■ **WORK TO DO**: Take the lines from the one bearing "ring_left();" to the one bearing "obj.parent = None", inclusive, and reproduce them exactly; include no other line.

■ **MATERIAL**:

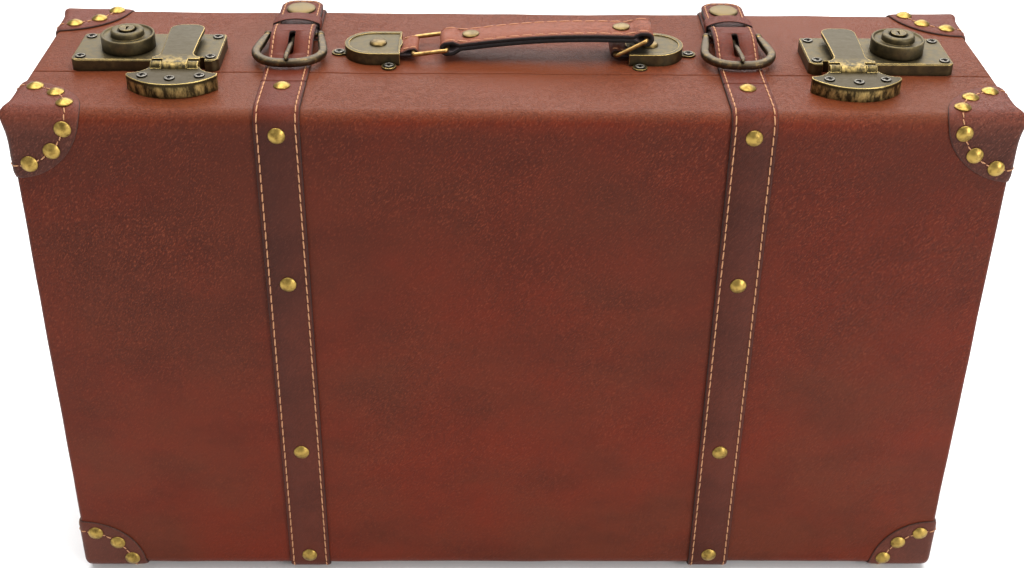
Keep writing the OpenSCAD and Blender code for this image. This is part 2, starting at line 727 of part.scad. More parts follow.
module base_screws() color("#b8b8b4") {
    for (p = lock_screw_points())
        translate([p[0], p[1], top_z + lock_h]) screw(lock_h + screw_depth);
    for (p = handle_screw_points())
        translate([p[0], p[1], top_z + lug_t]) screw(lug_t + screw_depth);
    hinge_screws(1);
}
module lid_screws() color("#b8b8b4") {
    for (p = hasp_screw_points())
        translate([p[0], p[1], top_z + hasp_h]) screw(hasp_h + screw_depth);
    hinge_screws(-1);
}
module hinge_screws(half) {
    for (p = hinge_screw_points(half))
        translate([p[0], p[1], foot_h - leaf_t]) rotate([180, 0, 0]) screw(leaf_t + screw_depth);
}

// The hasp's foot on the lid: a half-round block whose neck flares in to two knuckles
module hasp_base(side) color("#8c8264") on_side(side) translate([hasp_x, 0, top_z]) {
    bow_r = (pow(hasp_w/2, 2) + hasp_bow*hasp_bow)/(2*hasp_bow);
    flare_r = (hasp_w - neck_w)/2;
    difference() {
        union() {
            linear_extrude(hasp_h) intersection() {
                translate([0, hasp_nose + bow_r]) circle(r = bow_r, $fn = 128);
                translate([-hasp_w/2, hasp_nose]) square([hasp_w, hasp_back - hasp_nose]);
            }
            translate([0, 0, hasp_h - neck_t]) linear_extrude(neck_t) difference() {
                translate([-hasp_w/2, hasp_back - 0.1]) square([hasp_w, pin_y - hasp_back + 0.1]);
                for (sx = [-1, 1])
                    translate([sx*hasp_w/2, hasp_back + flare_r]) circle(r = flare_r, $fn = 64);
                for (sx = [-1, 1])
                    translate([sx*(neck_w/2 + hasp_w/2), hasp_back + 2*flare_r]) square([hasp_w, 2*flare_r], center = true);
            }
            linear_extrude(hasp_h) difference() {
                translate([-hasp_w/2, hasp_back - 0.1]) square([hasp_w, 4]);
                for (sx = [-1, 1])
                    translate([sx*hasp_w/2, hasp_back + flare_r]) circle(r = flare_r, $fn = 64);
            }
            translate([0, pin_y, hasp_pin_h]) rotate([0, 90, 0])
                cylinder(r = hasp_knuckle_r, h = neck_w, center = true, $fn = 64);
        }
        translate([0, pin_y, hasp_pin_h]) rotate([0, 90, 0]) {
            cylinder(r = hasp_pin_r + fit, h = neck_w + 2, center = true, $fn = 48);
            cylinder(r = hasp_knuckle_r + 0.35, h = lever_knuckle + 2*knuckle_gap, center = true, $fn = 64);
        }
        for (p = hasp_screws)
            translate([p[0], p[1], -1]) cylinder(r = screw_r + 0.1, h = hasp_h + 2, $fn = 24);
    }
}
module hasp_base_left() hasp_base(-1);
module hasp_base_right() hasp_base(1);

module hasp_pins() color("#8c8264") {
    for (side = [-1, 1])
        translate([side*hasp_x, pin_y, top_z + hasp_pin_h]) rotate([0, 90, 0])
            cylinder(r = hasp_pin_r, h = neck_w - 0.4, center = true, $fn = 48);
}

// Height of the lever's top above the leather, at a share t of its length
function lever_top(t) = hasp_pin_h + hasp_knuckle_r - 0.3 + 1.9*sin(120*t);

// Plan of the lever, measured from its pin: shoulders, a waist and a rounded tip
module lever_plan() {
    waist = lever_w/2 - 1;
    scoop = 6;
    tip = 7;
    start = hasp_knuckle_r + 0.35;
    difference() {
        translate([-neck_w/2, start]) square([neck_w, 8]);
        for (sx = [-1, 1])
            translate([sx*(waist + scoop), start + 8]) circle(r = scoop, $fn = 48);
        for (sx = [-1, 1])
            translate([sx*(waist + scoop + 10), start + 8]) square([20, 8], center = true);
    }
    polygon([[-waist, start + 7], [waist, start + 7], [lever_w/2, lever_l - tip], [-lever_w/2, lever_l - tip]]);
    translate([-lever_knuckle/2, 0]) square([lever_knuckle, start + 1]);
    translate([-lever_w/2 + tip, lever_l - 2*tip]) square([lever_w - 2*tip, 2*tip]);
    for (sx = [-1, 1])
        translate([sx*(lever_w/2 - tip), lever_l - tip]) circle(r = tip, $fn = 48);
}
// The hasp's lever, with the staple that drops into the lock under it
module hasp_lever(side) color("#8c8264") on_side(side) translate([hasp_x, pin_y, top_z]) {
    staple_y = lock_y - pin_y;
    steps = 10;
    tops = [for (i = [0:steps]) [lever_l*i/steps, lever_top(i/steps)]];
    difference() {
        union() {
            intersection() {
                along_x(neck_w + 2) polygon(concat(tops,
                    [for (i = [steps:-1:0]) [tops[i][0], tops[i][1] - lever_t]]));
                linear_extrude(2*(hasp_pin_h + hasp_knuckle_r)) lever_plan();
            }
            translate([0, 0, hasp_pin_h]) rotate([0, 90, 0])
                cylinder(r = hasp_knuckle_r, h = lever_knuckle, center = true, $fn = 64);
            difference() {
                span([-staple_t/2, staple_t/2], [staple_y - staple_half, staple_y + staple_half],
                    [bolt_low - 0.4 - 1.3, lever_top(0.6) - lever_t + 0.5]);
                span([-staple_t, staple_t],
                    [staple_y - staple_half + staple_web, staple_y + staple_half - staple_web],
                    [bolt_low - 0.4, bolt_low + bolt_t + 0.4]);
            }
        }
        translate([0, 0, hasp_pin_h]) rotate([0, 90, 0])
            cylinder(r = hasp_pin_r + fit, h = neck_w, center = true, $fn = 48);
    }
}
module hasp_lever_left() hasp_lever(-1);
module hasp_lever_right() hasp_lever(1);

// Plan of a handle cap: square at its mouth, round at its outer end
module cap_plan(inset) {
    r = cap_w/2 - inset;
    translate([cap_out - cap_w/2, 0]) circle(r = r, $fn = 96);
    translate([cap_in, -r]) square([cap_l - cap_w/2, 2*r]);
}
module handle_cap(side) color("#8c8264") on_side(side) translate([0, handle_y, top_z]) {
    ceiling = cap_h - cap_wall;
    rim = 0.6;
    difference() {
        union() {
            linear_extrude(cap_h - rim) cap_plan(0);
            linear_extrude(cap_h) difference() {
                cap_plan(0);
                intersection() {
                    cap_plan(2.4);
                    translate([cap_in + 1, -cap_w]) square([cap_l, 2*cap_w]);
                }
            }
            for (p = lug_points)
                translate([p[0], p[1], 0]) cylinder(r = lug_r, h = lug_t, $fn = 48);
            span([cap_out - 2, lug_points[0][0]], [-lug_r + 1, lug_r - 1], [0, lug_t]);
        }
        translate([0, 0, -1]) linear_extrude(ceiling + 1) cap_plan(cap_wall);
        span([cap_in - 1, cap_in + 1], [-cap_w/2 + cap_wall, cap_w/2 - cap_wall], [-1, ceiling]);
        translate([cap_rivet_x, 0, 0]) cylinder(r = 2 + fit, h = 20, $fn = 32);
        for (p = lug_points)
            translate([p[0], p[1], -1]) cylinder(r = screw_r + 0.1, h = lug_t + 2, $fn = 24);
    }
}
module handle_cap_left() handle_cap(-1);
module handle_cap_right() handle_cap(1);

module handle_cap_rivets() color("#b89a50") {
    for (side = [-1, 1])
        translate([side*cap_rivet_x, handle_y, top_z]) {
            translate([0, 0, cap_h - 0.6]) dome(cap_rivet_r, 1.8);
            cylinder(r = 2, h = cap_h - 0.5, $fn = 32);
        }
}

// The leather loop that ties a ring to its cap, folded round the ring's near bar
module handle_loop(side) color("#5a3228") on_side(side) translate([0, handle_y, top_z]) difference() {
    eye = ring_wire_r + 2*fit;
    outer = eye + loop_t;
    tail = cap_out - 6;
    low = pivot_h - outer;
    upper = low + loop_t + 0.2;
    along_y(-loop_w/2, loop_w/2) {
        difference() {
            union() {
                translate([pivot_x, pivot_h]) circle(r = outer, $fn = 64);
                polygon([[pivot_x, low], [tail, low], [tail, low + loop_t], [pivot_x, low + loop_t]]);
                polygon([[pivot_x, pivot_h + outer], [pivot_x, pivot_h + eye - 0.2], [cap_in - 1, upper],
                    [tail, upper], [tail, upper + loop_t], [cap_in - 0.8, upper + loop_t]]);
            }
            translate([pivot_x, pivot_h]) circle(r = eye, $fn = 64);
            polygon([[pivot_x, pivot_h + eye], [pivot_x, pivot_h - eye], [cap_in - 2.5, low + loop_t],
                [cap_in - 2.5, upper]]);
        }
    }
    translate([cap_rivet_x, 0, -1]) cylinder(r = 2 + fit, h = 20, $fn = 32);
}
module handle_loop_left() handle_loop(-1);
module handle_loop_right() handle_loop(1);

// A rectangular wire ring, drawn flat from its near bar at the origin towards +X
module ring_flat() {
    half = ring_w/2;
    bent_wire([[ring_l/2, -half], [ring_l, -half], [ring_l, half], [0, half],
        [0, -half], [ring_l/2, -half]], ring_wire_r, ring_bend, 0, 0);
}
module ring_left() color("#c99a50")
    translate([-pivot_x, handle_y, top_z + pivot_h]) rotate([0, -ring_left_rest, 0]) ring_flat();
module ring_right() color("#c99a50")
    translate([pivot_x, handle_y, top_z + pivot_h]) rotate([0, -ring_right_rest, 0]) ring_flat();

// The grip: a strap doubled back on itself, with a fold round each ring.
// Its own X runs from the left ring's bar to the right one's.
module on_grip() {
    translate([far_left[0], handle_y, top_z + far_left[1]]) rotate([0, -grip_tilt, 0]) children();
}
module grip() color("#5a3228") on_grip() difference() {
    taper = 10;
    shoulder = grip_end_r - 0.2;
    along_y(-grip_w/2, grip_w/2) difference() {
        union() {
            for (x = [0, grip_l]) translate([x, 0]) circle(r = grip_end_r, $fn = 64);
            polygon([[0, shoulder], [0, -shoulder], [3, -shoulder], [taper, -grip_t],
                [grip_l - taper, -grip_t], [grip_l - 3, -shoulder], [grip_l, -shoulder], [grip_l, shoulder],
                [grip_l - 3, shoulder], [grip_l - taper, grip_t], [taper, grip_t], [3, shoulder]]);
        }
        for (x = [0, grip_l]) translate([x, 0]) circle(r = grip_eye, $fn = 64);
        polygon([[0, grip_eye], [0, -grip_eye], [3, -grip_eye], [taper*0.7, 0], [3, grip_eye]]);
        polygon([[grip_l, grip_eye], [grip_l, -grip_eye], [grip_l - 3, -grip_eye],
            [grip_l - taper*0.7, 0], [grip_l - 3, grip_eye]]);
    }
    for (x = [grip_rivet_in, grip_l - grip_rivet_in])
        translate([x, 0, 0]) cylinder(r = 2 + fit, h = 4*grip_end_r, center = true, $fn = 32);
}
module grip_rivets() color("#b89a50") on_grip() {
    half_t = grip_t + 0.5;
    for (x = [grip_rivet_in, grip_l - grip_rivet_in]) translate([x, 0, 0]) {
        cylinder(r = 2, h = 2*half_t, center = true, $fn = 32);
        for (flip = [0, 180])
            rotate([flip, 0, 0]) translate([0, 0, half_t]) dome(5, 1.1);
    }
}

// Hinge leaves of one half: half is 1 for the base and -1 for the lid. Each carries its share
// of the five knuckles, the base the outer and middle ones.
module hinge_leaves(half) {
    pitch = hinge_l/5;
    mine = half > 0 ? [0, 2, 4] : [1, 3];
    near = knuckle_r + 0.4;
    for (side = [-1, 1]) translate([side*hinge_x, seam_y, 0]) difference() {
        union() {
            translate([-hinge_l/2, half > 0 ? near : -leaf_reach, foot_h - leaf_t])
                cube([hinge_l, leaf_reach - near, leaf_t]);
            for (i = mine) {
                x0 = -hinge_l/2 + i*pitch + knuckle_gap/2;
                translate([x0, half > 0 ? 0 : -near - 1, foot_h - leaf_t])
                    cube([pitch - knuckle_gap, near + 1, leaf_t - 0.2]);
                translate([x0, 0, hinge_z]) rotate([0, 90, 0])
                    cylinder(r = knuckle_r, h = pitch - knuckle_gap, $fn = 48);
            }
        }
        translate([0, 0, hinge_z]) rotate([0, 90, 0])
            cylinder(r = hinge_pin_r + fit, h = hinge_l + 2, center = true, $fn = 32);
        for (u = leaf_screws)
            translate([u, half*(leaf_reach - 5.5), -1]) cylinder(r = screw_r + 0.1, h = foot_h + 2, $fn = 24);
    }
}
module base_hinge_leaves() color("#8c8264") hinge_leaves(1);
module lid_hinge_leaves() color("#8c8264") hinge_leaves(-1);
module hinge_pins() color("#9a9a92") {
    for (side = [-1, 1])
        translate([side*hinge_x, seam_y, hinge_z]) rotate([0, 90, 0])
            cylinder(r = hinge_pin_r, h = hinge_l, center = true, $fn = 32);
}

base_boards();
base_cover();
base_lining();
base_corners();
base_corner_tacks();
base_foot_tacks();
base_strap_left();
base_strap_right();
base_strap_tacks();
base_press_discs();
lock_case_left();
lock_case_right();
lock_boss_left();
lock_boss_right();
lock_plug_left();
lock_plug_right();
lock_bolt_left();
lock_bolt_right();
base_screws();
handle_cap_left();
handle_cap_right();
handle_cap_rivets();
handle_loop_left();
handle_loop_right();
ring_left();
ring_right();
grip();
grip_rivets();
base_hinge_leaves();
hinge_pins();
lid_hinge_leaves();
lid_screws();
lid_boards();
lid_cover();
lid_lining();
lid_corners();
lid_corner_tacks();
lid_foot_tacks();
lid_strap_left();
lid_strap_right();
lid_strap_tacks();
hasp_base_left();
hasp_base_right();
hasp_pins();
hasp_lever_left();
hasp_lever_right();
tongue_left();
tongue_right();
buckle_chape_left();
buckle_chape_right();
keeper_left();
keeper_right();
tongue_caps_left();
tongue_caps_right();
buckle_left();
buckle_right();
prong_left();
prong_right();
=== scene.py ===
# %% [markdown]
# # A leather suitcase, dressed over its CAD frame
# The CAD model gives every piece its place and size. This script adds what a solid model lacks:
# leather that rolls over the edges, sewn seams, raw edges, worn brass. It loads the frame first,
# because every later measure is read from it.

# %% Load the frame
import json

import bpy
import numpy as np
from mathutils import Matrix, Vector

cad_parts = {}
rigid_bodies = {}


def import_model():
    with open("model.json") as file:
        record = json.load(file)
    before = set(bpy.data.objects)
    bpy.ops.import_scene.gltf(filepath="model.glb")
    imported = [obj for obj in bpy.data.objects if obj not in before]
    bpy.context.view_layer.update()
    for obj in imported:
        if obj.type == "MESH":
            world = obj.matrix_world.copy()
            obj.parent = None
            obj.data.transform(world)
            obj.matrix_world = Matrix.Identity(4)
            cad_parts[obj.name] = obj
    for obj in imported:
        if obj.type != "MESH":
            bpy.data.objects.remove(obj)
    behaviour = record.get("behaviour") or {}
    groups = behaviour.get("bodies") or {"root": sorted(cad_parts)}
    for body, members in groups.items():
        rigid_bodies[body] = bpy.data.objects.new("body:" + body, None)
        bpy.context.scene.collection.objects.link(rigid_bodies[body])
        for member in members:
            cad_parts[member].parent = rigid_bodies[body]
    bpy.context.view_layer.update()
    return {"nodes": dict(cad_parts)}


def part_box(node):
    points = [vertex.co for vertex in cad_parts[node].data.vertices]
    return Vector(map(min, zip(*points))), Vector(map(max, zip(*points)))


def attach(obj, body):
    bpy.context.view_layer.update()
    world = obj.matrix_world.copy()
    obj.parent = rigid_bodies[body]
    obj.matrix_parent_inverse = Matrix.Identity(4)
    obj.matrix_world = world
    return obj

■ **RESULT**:
ring_left();
ring_right();
grip();
grip_rivets();
base_hinge_leaves();
hinge_pins();
lid_hinge_leaves();
lid_screws();
lid_boards();
lid_cover();
lid_lining();
lid_corners();
lid_corner_tacks();
lid_foot_tacks();
lid_strap_left();
lid_strap_right();
lid_strap_tacks();
hasp_base_left();
hasp_base_right();
hasp_pins();
hasp_lever_left();
hasp_lever_right();
tongue_left();
tongue_right();
buckle_chape_left();
buckle_chape_right();
keeper_left();
keeper_right();
tongue_caps_left();
tongue_caps_right();
buckle_left();
buckle_right();
prong_left();
prong_right();
=== scene.py ===
# %% [markdown]
# # A leather suitcase, dressed over its CAD frame
# The CAD model gives every piece its place and size. This script adds what a solid model lacks:
# leather that rolls over the edges, sewn seams, raw edges, worn brass. It loads the frame first,
# because every later measure is read from it.

# %% Load the frame
import json

import bpy
import numpy as np
from mathutils import Matrix, Vector

cad_parts = {}
rigid_bodies = {}


def import_model():
    with open("model.json") as file:
        record = json.load(file)
    before = set(bpy.data.objects)
    bpy.ops.import_scene.gltf(filepath="model.glb")
    imported = [obj for obj in bpy.data.objects if obj not in before]
    bpy.context.view_layer.update()
    for obj in imported:
        if obj.type == "MESH":
            world = obj.matrix_world.copy()
            obj.parent = None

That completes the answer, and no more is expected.